Unlike many administrators, he experienced much of the park’s 1 million acres of wilderness and wildlife habitat firsthand, hiking nearly all of its 734 miles of trail and climbing its highest peaks whenever possible.

Michael Jamison, of the National Parks Conservation Association, regularly joined Cartwright on these excursions, which the two friends and colleagues dubbed “our Wednesday walks” — although more often than not they involved crab-walking on all fours up and down Glacier’s steep and sedimentary expanses of rock.

“He was the muddy boots superintendent of Glacier Park,” Jamison said. “We’d run into tourists out on our hikes and he wouldn’t reveal who he was. He’d just ask them about their experience as a visitor to Glacier. He was out there gathering string and figuring out what works. He was learning how to protect the resource and protect people’s interests. But he was also learning what was at stake. Not a lot of superintendents did that. I think those Wednesday walks shaped him. They drove the way he managed, which was from the ground up.”

Cartwright’s resume spanned more than 40 years of federal service, the last 26 years with the National Park Service, and included five prior superintendent-ships. Upon his appointment as the top brass at Glacier in 2008, he was charged with overseeing nearly 450 permanent and seasonal employees, and was responsible for an annual budget of nearly $14 million.

In 2010, the park’s centennial year, a record-setting 2.2 million visitors passed through Glacier’s gates. Meanwhile, Cartwright was overseeing one of the biggest reconstruction efforts on the iconic Going-to-the-Sun Road while seeking federal wilderness status for the park.

The wilderness designation was stymied in Congress, a major disappointment to Cartwright; however, undeterred by the bureaucratic stumbling block, he soon helped usher in another permanent safeguard.

In 2010, Montana and British Columbia officials signed an agreement that made the Flathead River Basin off limits from energy and mineral mining. For three decades, the North Fork of the Flathead River, which forms Glacier’s western border, had faced pressure from Canadian coal and gold mining interests. Such development would have put Waterton-Glacier International Peace Park’s status as a World Heritage Site at risk, and helped persuade B.C.’s Parliament to take mining off the table.

“I look at successes in the park, and they have all been a ‘we’ thing, not a ‘me’ thing,” Cartwright said at the time. “That win on the transboundary Flathead is a good example.
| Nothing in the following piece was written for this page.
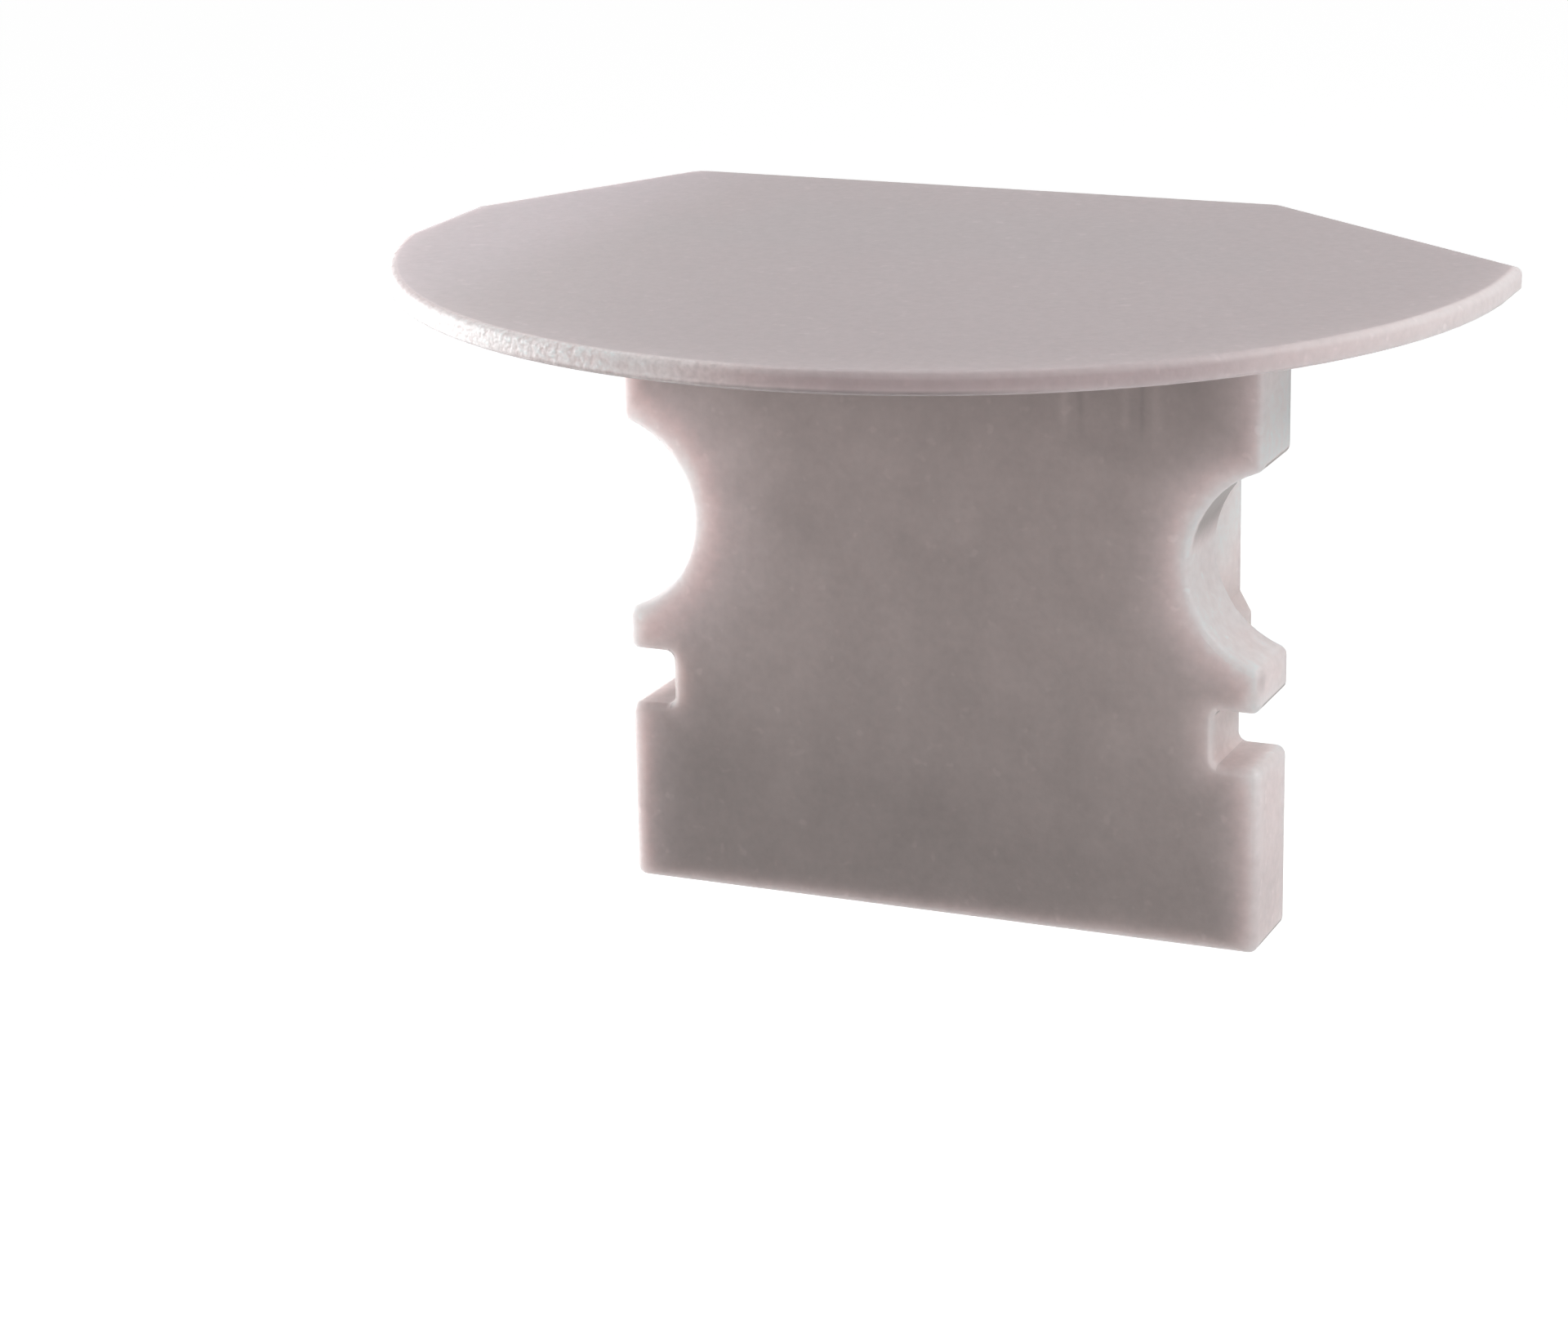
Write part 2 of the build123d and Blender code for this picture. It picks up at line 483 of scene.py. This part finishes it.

It required Montana and B.C. to reach a memorandum of understanding. Nonprofits and scientists and land managers on both sides of the border played key roles. But that was the biggest success that I have ever been involved in during my career.”

The multiyear, $170 million overhaul of the Sun Road, begun in 2006, was still an estimated five years away from completion at the time of Cartwright’s retirement. Since its completion, visitation has continued to swell, straining the park’s infrastructure and carrying capacity. Without the reconstruction project, the road would certainly be in grave disrepair today.

Cartwright didn’t mince words about the negative impacts of increasing visitation to natural resources across the park, particularly along the Highline Trail and trails near Logan Pass, Cartwright said.

“I think it’s safe to say that we have issues. The status quo of what we’re doing now, we’ve got to do better,” he told the Beacon in 2012. “How can we incrementally change how we manage that corridor and the facilities up and down that corridor so that we do a better job of serving visitors and protecting resources?”

Likewise, he was honest about how the National Park Service’s shrinking budget would diminish resource management and affect the visitor-use experience.

“I think for a long time the National Park Service had seen diminishing budgets and a lot of the superintendents prior to Chas managed to put a pretty good face on that,” Jamison said. “There was a lot of talk about doing more with less. And Chas was just brutally honest that we were going to do less with less. He was not going to spin it.”

Although Cartwright remained close to Glacier’s doorstep after retiring, living in Columbia Falls, he died in Cortez, Colorado. He is survived by his wife, Lynda Stocks, his son John Visser (Sara) and daughter Monique McDermott (Patrick), six grandchildren [Tyson, Jordan (Sydney), Logan (Sierra), Sydney (Ethan), Jackson and London, and by two great-granddaughters, Sloane and Shiloh. He is also survived by his sister, Lynn Cartwright, and his uncle, Bill Cartwright (Sandy).

A celebration of life with his family will happen at a future date not yet determined.